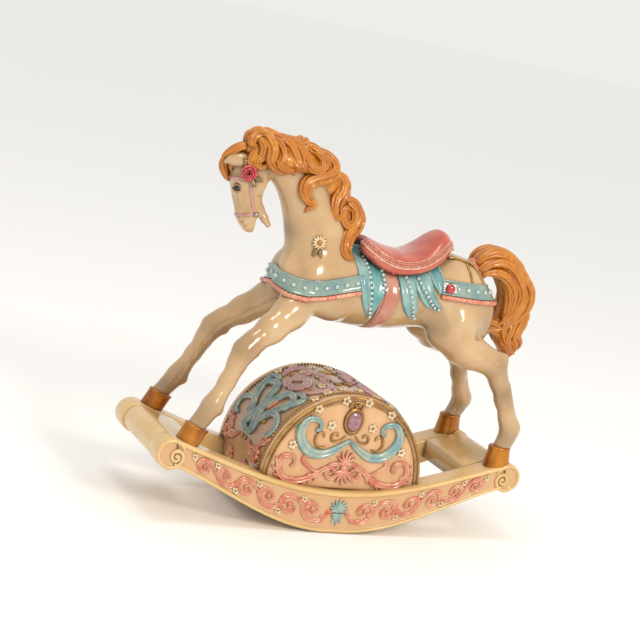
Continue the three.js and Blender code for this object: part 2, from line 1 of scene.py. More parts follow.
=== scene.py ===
import bpy
import numpy as np
from mathutils import Matrix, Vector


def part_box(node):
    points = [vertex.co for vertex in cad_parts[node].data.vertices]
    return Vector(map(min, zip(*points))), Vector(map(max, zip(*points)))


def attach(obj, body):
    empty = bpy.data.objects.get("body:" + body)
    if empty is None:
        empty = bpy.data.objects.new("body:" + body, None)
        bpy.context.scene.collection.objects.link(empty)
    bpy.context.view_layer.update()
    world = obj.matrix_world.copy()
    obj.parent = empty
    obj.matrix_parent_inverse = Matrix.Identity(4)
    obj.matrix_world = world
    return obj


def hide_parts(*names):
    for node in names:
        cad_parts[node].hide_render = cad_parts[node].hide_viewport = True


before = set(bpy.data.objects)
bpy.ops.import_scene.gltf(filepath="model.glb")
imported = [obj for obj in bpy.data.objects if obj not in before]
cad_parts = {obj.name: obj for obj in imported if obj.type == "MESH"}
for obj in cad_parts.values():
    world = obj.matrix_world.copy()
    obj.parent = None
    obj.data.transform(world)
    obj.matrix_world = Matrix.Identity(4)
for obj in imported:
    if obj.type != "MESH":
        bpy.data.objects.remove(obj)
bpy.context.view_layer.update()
MM = 0.001


# ---- Table, lamps and camera -------------------------------------------------------------------
# A pale table top under an even white studio sky, a soft key lamp on the horse's near side, a
# weaker one overhead, and a long lens a little above the horse, rolled to one side.
ROCKER_MIDDLE_X = sum(corner[0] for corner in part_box("rocker_left")) / 2


def plain_material(name, colour, roughness):
    """A one-colour surface with a very faint broad mottling, for the table and the backdrop."""
    material = bpy.data.materials.new(name)
    material.use_nodes = True
    nodes, links = material.node_tree.nodes, material.node_tree.links
    shader = nodes["Principled BSDF"]
    noise = nodes.new("ShaderNodeTexNoise")
    noise.inputs["Scale"].default_value = 3.0
    ramp = nodes.new("ShaderNodeValToRGB")
    ramp.color_ramp.elements[0].color = (*[c * 0.97 for c in colour], 1)
    ramp.color_ramp.elements[1].color = (*colour, 1)
    links.new(noise.outputs["Fac"], ramp.inputs["Fac"])
    links.new(ramp.outputs["Color"], shader.inputs["Base Color"])
    shader.inputs["Roughness"].default_value = roughness
    return material


def table_top(radius, rim_segments):
    """A flat disc: ring of points at the radius round the middle, one face."""
    angle = np.linspace(0, 2 * np.pi, rim_segments, endpoint=False)
    ring = np.stack([radius * np.cos(angle), radius * np.sin(angle), 0 * angle], 1)
    mesh = bpy.data.meshes.new("table_top")
    mesh.from_pydata(ring.tolist(), [], [list(range(rim_segments))])
    mesh.materials.append(plain_material("pale_table", (0.985, 0.985, 0.98), 0.9))
    top = bpy.data.objects.new("table_top", mesh)
    bpy.context.scene.collection.objects.link(top)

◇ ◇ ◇

> **AIM**: Write the material out again in its entirety, exactly as shown.

> **OUTPUT FOR THIS TASK**:
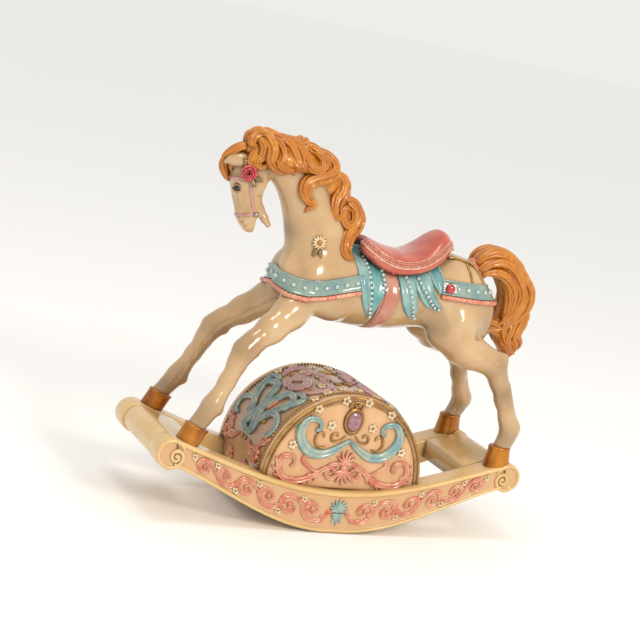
Continue the three.js and Blender code for this object: part 2, from line 1 of scene.py. More parts follow.
=== scene.py ===
import bpy
import numpy as np
from mathutils import Matrix, Vector


def part_box(node):
    points = [vertex.co for vertex in cad_parts[node].data.vertices]
    return Vector(map(min, zip(*points))), Vector(map(max, zip(*points)))


def attach(obj, body):
    empty = bpy.data.objects.get("body:" + body)
    if empty is None:
        empty = bpy.data.objects.new("body:" + body, None)
        bpy.context.scene.collection.objects.link(empty)
    bpy.context.view_layer.update()
    world = obj.matrix_world.copy()
    obj.parent = empty
    obj.matrix_parent_inverse = Matrix.Identity(4)
    obj.matrix_world = world
    return obj


def hide_parts(*names):
    for node in names:
        cad_parts[node].hide_render = cad_parts[node].hide_viewport = True


before = set(bpy.data.objects)
bpy.ops.import_scene.gltf(filepath="model.glb")
imported = [obj for obj in bpy.data.objects if obj not in before]
cad_parts = {obj.name: obj for obj in imported if obj.type == "MESH"}
for obj in cad_parts.values():
    world = obj.matrix_world.copy()
    obj.parent = None
    obj.data.transform(world)
    obj.matrix_world = Matrix.Identity(4)
for obj in imported:
    if obj.type != "MESH":
        bpy.data.objects.remove(obj)
bpy.context.view_layer.update()
MM = 0.001


# ---- Table, lamps and camera -------------------------------------------------------------------
# A pale table top under an even white studio sky, a soft key lamp on the horse's near side, a
# weaker one overhead, and a long lens a little above the horse, rolled to one side.
ROCKER_MIDDLE_X = sum(corner[0] for corner in part_box("rocker_left")) / 2


def plain_material(name, colour, roughness):
    """A one-colour surface with a very faint broad mottling, for the table and the backdrop."""
    material = bpy.data.materials.new(name)
    material.use_nodes = True
    nodes, links = material.node_tree.nodes, material.node_tree.links
    shader = nodes["Principled BSDF"]
    noise = nodes.new("ShaderNodeTexNoise")
    noise.inputs["Scale"].default_value = 3.0
    ramp = nodes.new("ShaderNodeValToRGB")
    ramp.color_ramp.elements[0].color = (*[c * 0.97 for c in colour], 1)
    ramp.color_ramp.elements[1].color = (*colour, 1)
    links.new(noise.outputs["Fac"], ramp.inputs["Fac"])
    links.new(ramp.outputs["Color"], shader.inputs["Base Color"])
    shader.inputs["Roughness"].default_value = roughness
    return material


def table_top(radius, rim_segments):
    """A flat disc: ring of points at the radius round the middle, one face."""
    angle = np.linspace(0, 2 * np.pi, rim_segments, endpoint=False)
    ring = np.stack([radius * np.cos(angle), radius * np.sin(angle), 0 * angle], 1)
    mesh = bpy.data.meshes.new("table_top")
    mesh.from_pydata(ring.tolist(), [], [list(range(rim_segments))])
    mesh.materials.append(plain_material("pale_table", (0.985, 0.985, 0.98), 0.9))
    top = bpy.data.objects.new("table_top", mesh)
    bpy.context.scene.collection.objects.link(top)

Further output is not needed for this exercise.